You Again: Signs your movie sucks - When your best marketing strategy is the people in the movie, and nothing about the movie. I love lots of the talent involved with this, but after having seen a commercial for it (hadn't heard about it until two days ago) I'd rather compete in a slapping match with a chimpanzee for two hours. Oh, I'm sure it'll be perfectly suited for its target demographic (women aged Snarky to Contrived), who enjoy seeing the same thing over and over again...
Limited Releases
Buried: Ryan Reynolds buried alive six feet below earth... and I thought all my prayers went unanswered. Oh, it's just a film.... fine, I'll take it. There is an interesting competition this year between Buried and 127 hours for which claustrophobic trapped man film will be more appealing. I've got my money on 127, but you know, lighters and wood can be awesome.
Waiting for "Superman:" Well it's about time. I've been waiting for years for Superman. A documentary about my trials and turmoil finally presents itself. Can I just say: vindication at last! Oh, it's about the education system. Well... close enough, right?
Howl: AAAAAAAAAAAHOOOOOOOOOOOOOOOOOOOOOOOOOOOOOO. Too literal? Fine, be that way. You ruin everything!!!!!

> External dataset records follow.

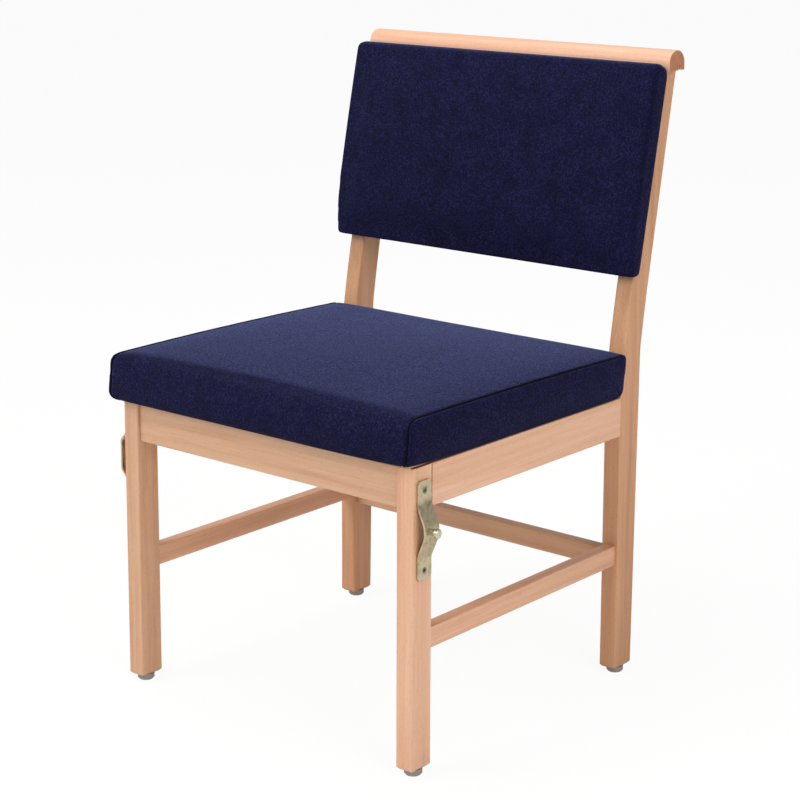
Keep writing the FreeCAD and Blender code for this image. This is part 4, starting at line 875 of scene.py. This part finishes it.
# %% The staple tree
staple_tree, given, result = new_tree("staples", [
    ("Spacing", "NodeSocketFloat", 0.032), ("Width", "NodeSocketFloat", 0.0105),
    ("Wire", "NodeSocketFloat", 0.0011), ("Steel", "NodeSocketMaterial", None),
])
line = add(staple_tree, "GeometryNodeMeshToCurve", Mesh=given.outputs["Geometry"])
spots = add(staple_tree, "GeometryNodeCurveToPoints", {"mode": "LENGTH"}, Curve=line.outputs["Curve"])
staple_tree.links.new(given.outputs["Spacing"], spots.inputs["Length"])
size = add(
    staple_tree, "ShaderNodeCombineXYZ", X=given.outputs["Wire"], Y=given.outputs["Wire"],
    Z=given.outputs["Width"],
)
crown = add(staple_tree, "GeometryNodeMeshCube", Size=size.outputs["Vector"])
placed = add(
    staple_tree, "GeometryNodeInstanceOnPoints", Points=spots.outputs["Points"], Instance=crown.outputs["Mesh"],
    Rotation=spots.outputs["Rotation"],
)
single = add(staple_tree, "GeometryNodeRealizeInstances", Geometry=placed.outputs["Instances"])
dressed = add(
    staple_tree, "GeometryNodeSetMaterial", Geometry=single.outputs["Geometry"],
    Material=given.outputs["Steel"],
)
staple_tree.links.new(dressed.outputs["Geometry"], result.inputs["Geometry"])
STAPLE_INSET, STAPLE_HEIGHT = 7.0, 378.2
edge_x, near_y, far_y = high_x + STAPLE_INSET, low_y - STAPLE_INSET, high_y + STAPLE_INSET
turn_under = [(-edge_x, near_y), (edge_x, near_y), (edge_x, far_y), (-edge_x, far_y), (-edge_x, near_y)]
staples = grow(
    "seat_staples", [Vector((x * MM, y * MM, STAPLE_HEIGHT * MM)) for x, y in turn_under], staple_tree,
    {"Spacing": 0.032, "Width": 0.0105, "Wire": 0.0011, "Steel": screw_steel},
)
print("staples:", len(staples.data.polygons) // 6)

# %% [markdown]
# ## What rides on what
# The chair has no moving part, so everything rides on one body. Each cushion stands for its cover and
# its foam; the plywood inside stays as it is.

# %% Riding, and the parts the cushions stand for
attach(seat, "root")
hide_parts("seat_cover", "seat_foam")
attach(pad, "root")
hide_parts("back_cover", "back_foam")
for piece in seam_pieces:
    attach(piece, "root")
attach(staples, "root")

# %% [markdown]
# ## Floor, light and camera
# The chair stands in a white studio. The floor and the world are white to the camera alone, and
# reflections see them at the plain level that lights the chair. The floor keeps a faint shadow. The
# light is a big soft lamp from the front left and above, a weaker one from the right, and one overhead,
# as in a light tent. The camera stands where the photograph was taken from: 40 degrees round to the
# sitter's left and 11 degrees up, with a long lens and a shifted picture.

# %% Floor and world
def white_where_seen(tree, shade, output, share):
    """Mixes white light in where the camera looks."""
    seen = add(tree, "ShaderNodeLightPath").outputs["Is Camera Ray"]
    part = add(tree, "ShaderNodeMath", {"operation": "MULTIPLY"}, i0=seen, i1=share)
    kind = "ShaderNodeBackground" if output.bl_idname == "ShaderNodeOutputWorld" else "ShaderNodeEmission"
    white = add(tree, kind, Color=(1, 1, 1, 1), Strength=1.0)
    mixed = add(tree, "ShaderNodeMixShader", Fac=part.outputs["Value"], i1=shade, i2=white.outputs[0])
    tree.links.new(mixed.outputs["Shader"], output.inputs["Surface"])


floor_mesh = bpy.data.meshes.new("studio_floor")
floor_mesh.from_pydata([(-12, -12, 0), (12, -12, 0), (12, 12, 0), (-12, 12, 0)], [], [(0, 1, 2, 3)])
floor = bpy.data.objects.new("studio_floor", floor_mesh)
bpy.context.scene.collection.objects.link(floor)
floor_paint = bpy.data.materials.new("white_studio_paint")
floor_paint.use_nodes = True
tree = floor_paint.node_tree
tree.nodes.clear()
matt = add(tree, "ShaderNodeBsdfDiffuse", Color=linear("#F4F4F2"), Roughness=0.6)
white_where_seen(tree, matt.outputs["BSDF"], add(tree, "ShaderNodeOutputMaterial"), 0.93)
floor_mesh.materials.append(floor_paint)

world = bpy.data.worlds.new("light_tent")
bpy.context.scene.world = world
world.use_nodes = True
tree = world.node_tree
tree.nodes.clear()
tent = add(tree, "ShaderNodeBackground", Color=(1, 1, 1, 1), Strength=0.42)
white_where_seen(tree, tent.outputs["Background"], add(tree, "ShaderNodeOutputWorld"), 1.0)
print("floor and world are white to the camera")

# %% Lamps
def soft_lamp(name, place, target, width, watts):
    """A square area lamp that points at a target."""
    data = bpy.data.lights.new(name, "AREA")
    data.shape = "SQUARE"
    data.size = width
    data.energy = watts
    lamp = bpy.data.objects.new(name, data)
    lamp.location = place
    lamp.rotation_euler = (Vector(target) - Vector(place)).to_track_quat("-Z", "Y").to_euler()
    bpy.context.scene.collection.objects.link(lamp)
    return lamp


soft_lamp("front_left_lamp", (-1.4, -2.6, 2.3), (0, 0, 0.45), 1.8, 54)
soft_lamp("right_lamp", (2.8, -0.9, 1.7), (0, 0, 0.45), 1.8, 36)
soft_lamp("overhead_lamp", (-0.5, -0.3, 2.9), (0, 0, 0.4), 1.6, 38)
print("three soft lamps")

# %% Camera
AZIMUTH, ELEVATION, ROLL = math.radians(39.9836), math.radians(10.9166), math.radians(0.134)
FOCAL_PX, CENTRE_X, CENTRE_Y, PICTURE = 2116.5, 396.5, 257.1, 800.0
CAMERA_PLACE = Vector((1.71166, -1.78504 - 0.256, 1.07009))
back = Vector((
    math.sin(AZIMUTH) * math.cos(ELEVATION), -math.cos(AZIMUTH) * math.cos(ELEVATION), math.sin(ELEVATION)
))
right = (-back).cross(Vector((0, 0, 1))).normalized()
up = right.cross(-back).normalized()
right, up = (
    right * math.cos(ROLL) + up * math.sin(ROLL),
    up * math.cos(ROLL) - right * math.sin(ROLL),
)
lens = bpy.data.cameras.new("photo_camera")
lens.sensor_width = 36.0
lens.lens = FOCAL_PX / PICTURE * 36.0
lens.shift_x = (PICTURE / 2 - CENTRE_X) / PICTURE
lens.shift_y = -(PICTURE / 2 - CENTRE_Y) / PICTURE
lens.clip_end = 60.0
camera = bpy.data.objects.new("photo_camera", lens)
bpy.context.scene.collection.objects.link(camera)
camera.location = CAMERA_PLACE
camera.rotation_mode = "QUATERNION"
from mathutils import Matrix

camera.rotation_quaternion = Matrix((right, up, back)).transposed().to_quaternion()
bpy.context.scene.camera = camera
bpy.context.scene.view_settings.view_transform = "Standard"
print("camera at", [round(c, 3) for c in camera.location], "lens", round(lens.lens, 1), "mm")
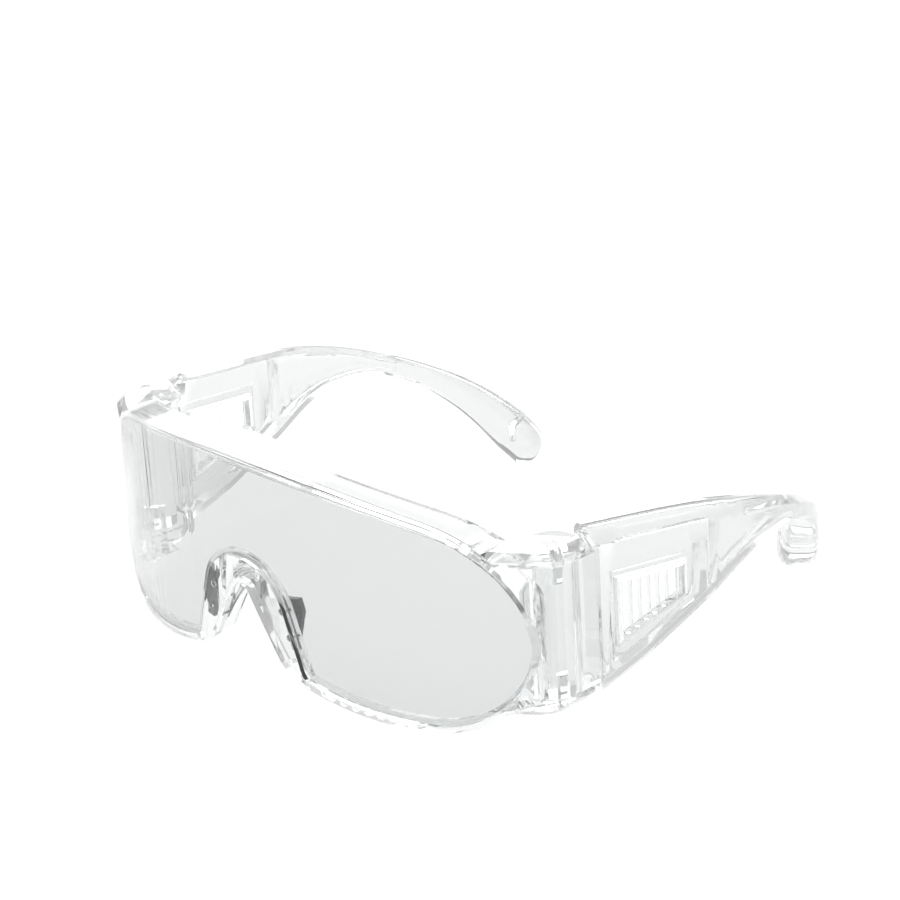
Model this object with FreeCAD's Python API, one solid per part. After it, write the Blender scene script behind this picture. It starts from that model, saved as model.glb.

You Will Meet a Tall Dark Stranger: He will then try to sell you car insurance, followed by a Snuggie, and of course the inevitable Kia. Man, do I miss the good ol' days where you didn't need Google Maps to be a peeping tom. The quality of our on the street strangers has really gone awry. Notice Woody Allen says nothing about liking him. You'll meet a tall dark stranger, and he'll be an asshole. Welcome to Hollywood - koalas drink free!
Enter the Void: Down two blocks, take a left, and straight on through the giant nothingness. Be careful though, once you enter the void there's no McDonald's so be sure to stock up ahead of time.
Well, ladies and gents that about does it for me here. Be sure to tip your waiters, slap your camels, and as always - don't mess with pigeons.